— REQUEST —
Find the line that contains "What parts and" and print it and every line after it, exactly, please.

☆ ☆ ☆ ☆ ☆ ☆ ☆

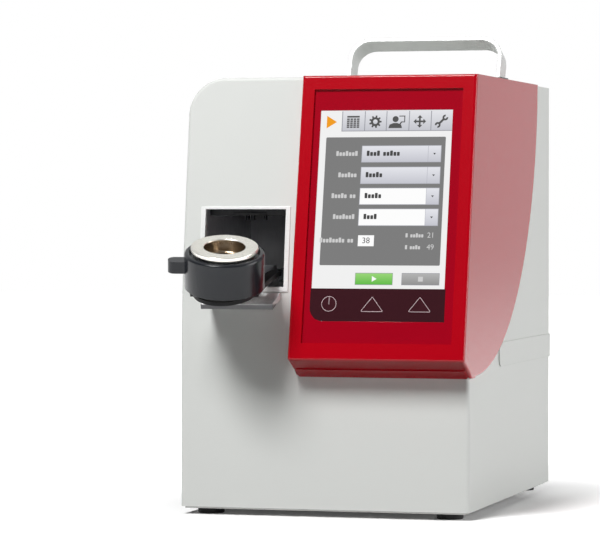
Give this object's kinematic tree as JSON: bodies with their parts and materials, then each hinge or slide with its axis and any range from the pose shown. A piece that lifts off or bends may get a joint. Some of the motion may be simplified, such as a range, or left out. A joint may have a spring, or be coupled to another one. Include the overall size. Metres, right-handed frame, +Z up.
{
  "type": "flash point tester",
  "caption": "Bench-top flash point tester: pale housing with a leaning touch-screen hood, a lit sample chamber and a cup holder that swings in under the lid.",
  "frame": {"origin": "centre of the footprint on the bench, with the cup holder drawn out", "axes": "+X to the right seen from the front, +Y to the back, +Z up"},
  "size_m": [0.2236, 0.3782, 0.3631],
  "materials": {
    "housing_paint": "fine textured satin paint",
    "handle_paint": "smooth satin paint",
    "hood_paint": "fine textured gloss paint",
    "insert_gloss": "polished",
    "strip_gloss": "polished",
    "key_print": "polished with a printed symbol",
    "touch_panel": "lit screen behind a clear face",
    "holder_plastic": "fine matt",
    "cup_metal": "turned",
    "chamber_metal": "satin",
    "trim_metal": "satin",
    "black_plastic": "moulded",
    "rubber_black": "matt",
    "steel": "ground",
    "aluminium": "milled",
    "brass": "turned",
    "board_green": "solder mask",
    "motor_dark": "satin",
    "ceramic_white": "ground ceramic",
    "tube_clear": "soft clear tube",
    "stir_white": "smooth"
  },
  "bodies": {
    "root": {"air_pump": "motor_dark", "air_tube": "tube_clear", "base_plate": "steel", "carriage_rails": "aluminium", "carry_handle": "handle_paint", "chamber_liner": "chamber_metal", "cooling_module": "ceramic_white", "cover_screws": "steel", "display_bezel": "insert_gloss", "display_board": "board_green", "display_frame": "black_plastic", "display_hood": "hood_paint", "divider_plate": "steel", "electrodes": "steel", "fan_guard": "steel", "feet": "rubber_black", "gas_block": "aluminium", "guide_rods": "steel", "handle_mounts": "black_plastic", "heat_sink": "aluminium", "housing_cover": "housing_paint", "ignition_module": "black_plastic", "key_pad": "rubber_black", "key_strip": "strip_gloss", "lid_block": "chamber_metal", "lid_seal": "rubber_black", "lift_frame": "steel", "lift_motor": "motor_dark", "loading_ledge": "trim_metal", "main_board": "board_green", "network_jack": "black_plastic", "opening_trim": "trim_metal", "power_inlet": "black_plastic", "power_supply": "steel", "rear_fan": "black_plastic", "rear_panel": "housing_paint", "screen_module": "black_plastic", "side_strip": "handle_paint", "sink_fan": "black_plastic", "switch_body": "black_plastic", "thermocouple": "steel", "touch_glass": "touch_panel", "usb_ports": "black_plastic", "vent_fitting": "steel"},
    "carriage": {"cup_carriage": "steel"},
    "holder": {"cup_holder": "holder_plastic"},
    "cup": {"sample_cup": "cup_metal"},
    "stir_bar": {"stir_bar": "stir_white"},
    "lift": {"lift_bracket": "aluminium", "lift_nut": "brass", "lift_stem": "aluminium", "stirrer_motor": "black_plastic"},
    "lead_screw": {"lead_screw": "steel"},
    "stirrer": {"stirrer_rotor": "steel"},
    "sink_fan_rotor": {"sink_fan_rotor": "black_plastic"},
    "rear_fan_rotor": {"rear_fan_rotor": "black_plastic"},
    "power_key": {"power_key": "key_print"},
    "left_arrow_key": {"left_arrow_key": "key_print"},
    "right_arrow_key": {"right_arrow_key": "key_print"},
    "switch_rocker": {"switch_rocker": "black_plastic"}
  },
  "joints": [
    {"name": "carriage_slide", "type": "hinge", "parent": "root", "child": "carriage", "pos_m": [0, -0.0705, -0.05554], "axis": [-1, 0, 0], "range_deg": [0, 20]},
    {"name": "holder_turn", "type": "hinge", "parent": "carriage", "child": "holder", "pos_m": [-0.0625, -0.1535, 0.1725], "axis": [0.0593, -0.3967, 0.916], "range_deg": [0, 74]},
    {"name": "cup_lift", "type": "slide", "parent": "holder", "child": "cup", "axis": [0.1, -0.3271, 0.9397], "range_m": [0, 0.0057]},
    {"name": "stir_bar_spin", "type": "hinge", "parent": "cup", "child": "stir_bar", "pos_m": [-0.0625, -0.1535, 0.1725], "axis": [0.1, -0.3271, 0.9397], "continuous": true},
    {"name": "lift_slide", "type": "slide", "parent": "root", "child": "lift", "axis": [0, 0, 1], "range_m": [0, 0.0057]},
    {"name": "screw_spin", "type": "hinge", "parent": "root", "child": "lead_screw", "pos_m": [-0.0625, -0.0705, 0.1], "axis": [0, 0, 1], "range_deg": [0, 520]},
    {"name": "stirrer_spin", "type": "hinge", "parent": "lift", "child": "stirrer", "pos_m": [-0.0625, -0.0705, 0.18], "axis": [0, 0, 1], "continuous": true},
    {"name": "sink_fan_spin", "type": "hinge", "parent": "root", "child": "sink_fan_rotor", "pos_m": [-0.0625, -0.0545, 0.2808], "axis": [0, 0, 1], "continuous": true},
    {"name": "rear_fan_spin", "type": "hinge", "parent": "root", "child": "rear_fan_rotor", "pos_m": [-0.064, 0.183, 0.235], "axis": [0, 1, 0], "continuous": true},
    {"name": "power_key_press", "type": "slide", "parent": "root", "child": "power_key", "axis": [0, 0.9794, -0.202], "range_m": [0, 0.0005], "stiffness_N_per_m": 600, "springref_m": -0.0005},
    {"name": "left_arrow_press", "type": "slide", "parent": "root", "child": "left_arrow_key", "axis": [0, 0.9794, -0.202], "range_m": [0, 0.0005], "stiffness_N_per_m": 600, "springref_m": -0.0005},
    {"name": "right_arrow_press", "type": "slide", "parent": "root", "child": "right_arrow_key", "axis": [0, 0.9794, -0.202], "range_m": [0, 0.0005], "stiffness_N_per_m": 600, "springref_m": -0.0005},
    {"name": "switch_rock", "type": "hinge", "parent": "root", "child": "switch_rocker", "pos_m": [0.01, 0.1805, 0.045], "axis": [-1, 0, 0], "range_deg": [0, 12]}
  ],
  "couplings": [
    {"joint": "holder_turn", "follows": "carriage_slide", "ratio": 3.7},
    {"joint": "cup_lift", "follows": "lift_slide", "ratio": 1},
    {"joint": "screw_spin", "follows": "lift_slide", "rad_per_m": 1570.8}
  ]
}
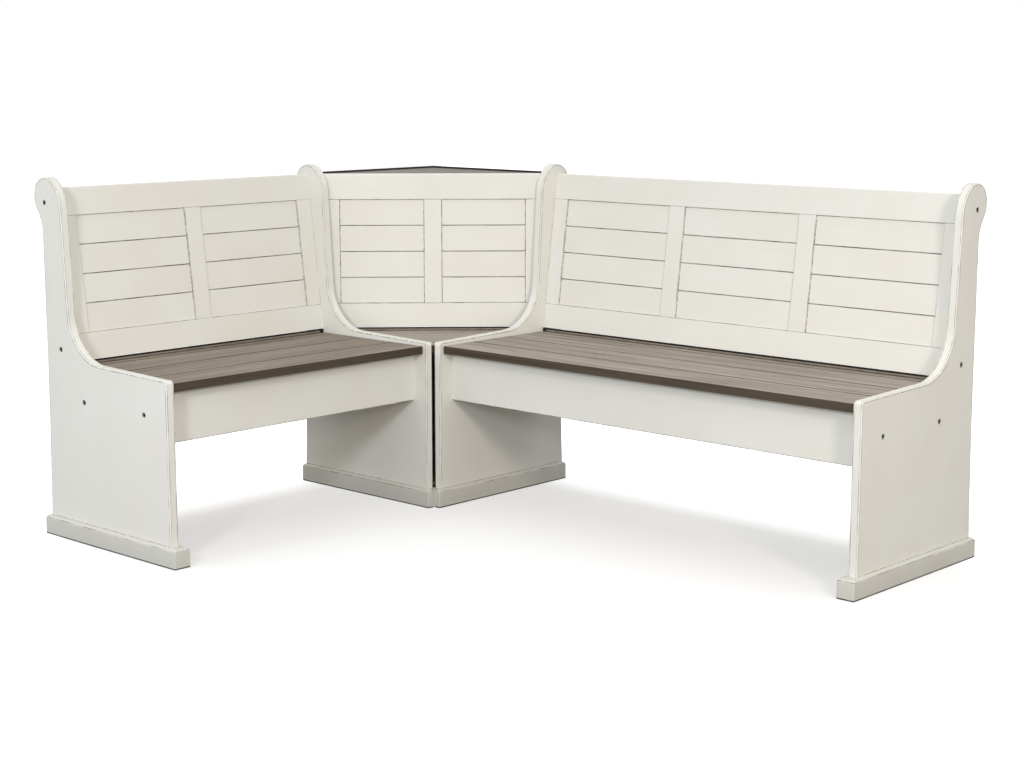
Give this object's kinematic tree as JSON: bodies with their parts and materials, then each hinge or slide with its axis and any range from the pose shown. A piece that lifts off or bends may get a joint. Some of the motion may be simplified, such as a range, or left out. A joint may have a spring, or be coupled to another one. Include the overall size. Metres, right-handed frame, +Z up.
{
  "type": "corner storage bench",
  "caption": "L-shaped dining bench for a room corner, with scroll-end panels, reclined plank backrests, a corner seat and storage boxes under hinged seats.",
  "frame": {"origin": "on the floor under the middle of the whole outline's box", "axes": "+X along the long bench away from the room corner, +Y towards the wall behind the long bench, +Z up"},
  "size_m": [2.0134, 1.5184, 0.9749],
  "materials": {
    "painted_wood": "antique white paint, matt, edges rubbed through, dark glaze left in the joints",
    "stained_wood": "grey-brown stain with visible grain, satin lacquer",
    "inner_wood": "plain sanded plywood and pine, sealed",
    "hinge_metal": "dark bronzed steel strip",
    "bolt_black": "black oxide",
    "nut_zinc": "zinc plated"
  },
  "bodies": {
    "frame": {"barrel_nuts": "nut_zinc", "box_nuts": "nut_zinc", "connector_bolts": "bolt_black", "corner_bottom_rail": "painted_wood", "corner_box_back": "inner_wood", "corner_box_floor": "inner_wood", "corner_foot_left": "painted_wood", "corner_foot_right": "painted_wood", "corner_hinge_frame_leaf": "hinge_metal", "corner_mullions": "painted_wood", "corner_panel_left": "painted_wood", "corner_panel_right": "painted_wood", "corner_planks_1": "painted_wood", "corner_planks_2": "painted_wood", "corner_seat_cleats": "inner_wood", "corner_shelf": "stained_wood", "corner_shelf_rails": "stained_wood", "corner_stiles": "painted_wood", "corner_top_rail": "painted_wood", "hinge_pins": "hinge_metal", "left_end_panel": "painted_wood", "left_foot": "painted_wood", "long_apron": "painted_wood", "long_bottom_rail": "painted_wood", "long_box_back": "inner_wood", "long_box_cleats": "inner_wood", "long_box_ends": "inner_wood", "long_box_floor": "inner_wood", "long_hinge_frame_leaf": "hinge_metal", "long_mullions": "painted_wood", "long_planks_1": "painted_wood", "long_planks_2": "painted_wood", "long_planks_3": "painted_wood", "long_stiles": "painted_wood", "long_top_rail": "painted_wood", "right_end_panel": "painted_wood", "right_foot": "painted_wood", "short_apron": "painted_wood", "short_bottom_rail": "painted_wood", "short_box_back": "inner_wood", "short_box_cleats": "inner_wood", "short_box_ends": "inner_wood", "short_box_floor": "inner_wood", "short_hinge_frame_leaf": "hinge_metal", "short_mullions": "painted_wood", "short_planks_1": "painted_wood", "short_planks_2": "painted_wood", "short_stiles": "painted_wood", "short_top_rail": "painted_wood"},
    "long_seat": {"long_seat_strip": "stained_wood", "long_seat_boards": "stained_wood", "long_seat_battens": "inner_wood", "long_hinge_seat_leaf": "hinge_metal"},
    "short_seat": {"short_seat_strip": "stained_wood", "short_seat_boards": "stained_wood", "short_seat_battens": "inner_wood", "short_hinge_seat_leaf": "hinge_metal"},
    "corner_seat": {"corner_seat_board": "stained_wood", "corner_seat_batten": "inner_wood", "corner_hinge_seat_leaf": "hinge_metal"}
  },
  "joints": [
    {"name": "long_seat_hinge", "type": "hinge", "parent": "frame", "child": "long_seat", "pos_m": [0.27475, 0.63861, 0.4755], "axis": [-1, 0, 0], "range_deg": [0, 97]},
    {"name": "short_seat_hinge", "type": "hinge", "parent": "frame", "child": "short_seat", "pos_m": [-0.88611, -0.27475, 0.4755], "axis": [0, -1, 0], "range_deg": [0, 97]},
    {"name": "corner_seat_hinge", "type": "hinge", "parent": "frame", "child": "corner_seat", "pos_m": [-0.67124, 0.42374, 0.4755], "axis": [-0.7071, -0.7071, 0], "range_deg": [0, 91]}
  ]
}
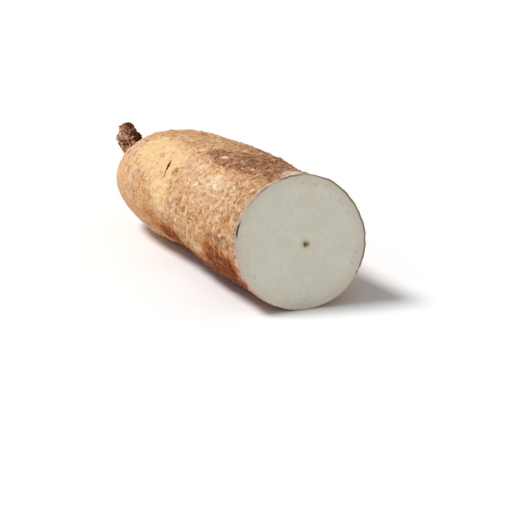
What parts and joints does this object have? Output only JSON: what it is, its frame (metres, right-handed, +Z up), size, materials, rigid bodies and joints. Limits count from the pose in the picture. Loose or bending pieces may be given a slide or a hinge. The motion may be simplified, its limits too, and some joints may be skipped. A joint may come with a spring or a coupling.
{
  "type": "cassava root",
  "caption": "Half of a fresh cassava root: a stout, slightly bowed tuber with corky skin, a domed end with a woody stub, and a flat oblique cut that shows white flesh.",
  "frame": {"origin": "on the floor, under the middle of the root's bounding box", "axes": "+X along the root towards the cut face, -X towards the stub, +Z up from the floor"},
  "size_m": [0.247, 0.082, 0.0737],
  "materials": {
    "root": "matt corky bark, creamy tan to reddish brown; the cut shows matt greenish white flesh and the stub is dark brown"
  },
  "bodies": {
    "root": {"cassava_root": "root"}
  },
  "joints": []
}
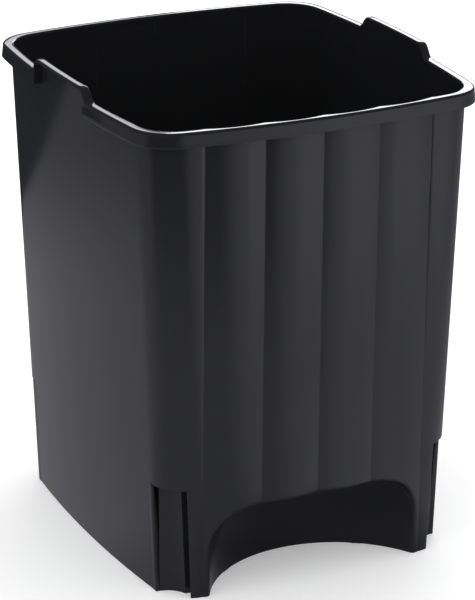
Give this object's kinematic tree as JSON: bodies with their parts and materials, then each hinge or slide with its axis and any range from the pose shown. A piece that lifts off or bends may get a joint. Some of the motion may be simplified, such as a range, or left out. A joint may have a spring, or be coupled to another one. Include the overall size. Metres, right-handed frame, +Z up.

☆ ☆ ☆ ☆ ☆ ☆ ☆

— EXERCISE RESPONSE —
What parts and joints does this object have? Output only JSON: what it is, its frame (metres, right-handed, +Z up), size, materials, rigid bodies and joints. Limits count from the pose in the picture. Loose or bending pieces may be given a slide or a hinge. The motion may be simplified, its limits too, and some joints may be skipped. A joint may come with a spring or a coupling.
{
  "type": "cassava root",
  "caption": "Half of a fresh cassava root: a stout, slightly bowed tuber with corky skin, a domed end with a woody stub, and a flat oblique cut that shows white flesh.",
  "frame": {"origin": "on the floor, under the middle of the root's bounding box", "axes": "+X along the root towards the cut face, -X towards the stub, +Z up from the floor"},
  "size_m": [0.247, 0.082, 0.0737],
  "materials": {
    "root": "matt corky bark, creamy tan to reddish brown; the cut shows matt greenish white flesh and the stub is dark brown"
  },
  "bodies": {
    "root": {"cassava_root": "root"}
  },
  "joints": []
}
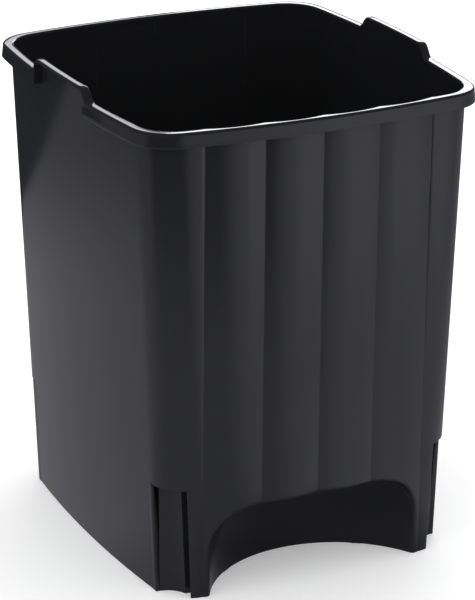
Give this object's kinematic tree as JSON: bodies with their parts and materials, then each hinge or slide with its axis and any range from the pose shown. A piece that lifts off or bends may get a joint. Some of the motion may be simplified, such as a range, or left out. A joint may have a spring, or be coupled to another one. Include the overall size. Metres, right-handed frame, +Z up.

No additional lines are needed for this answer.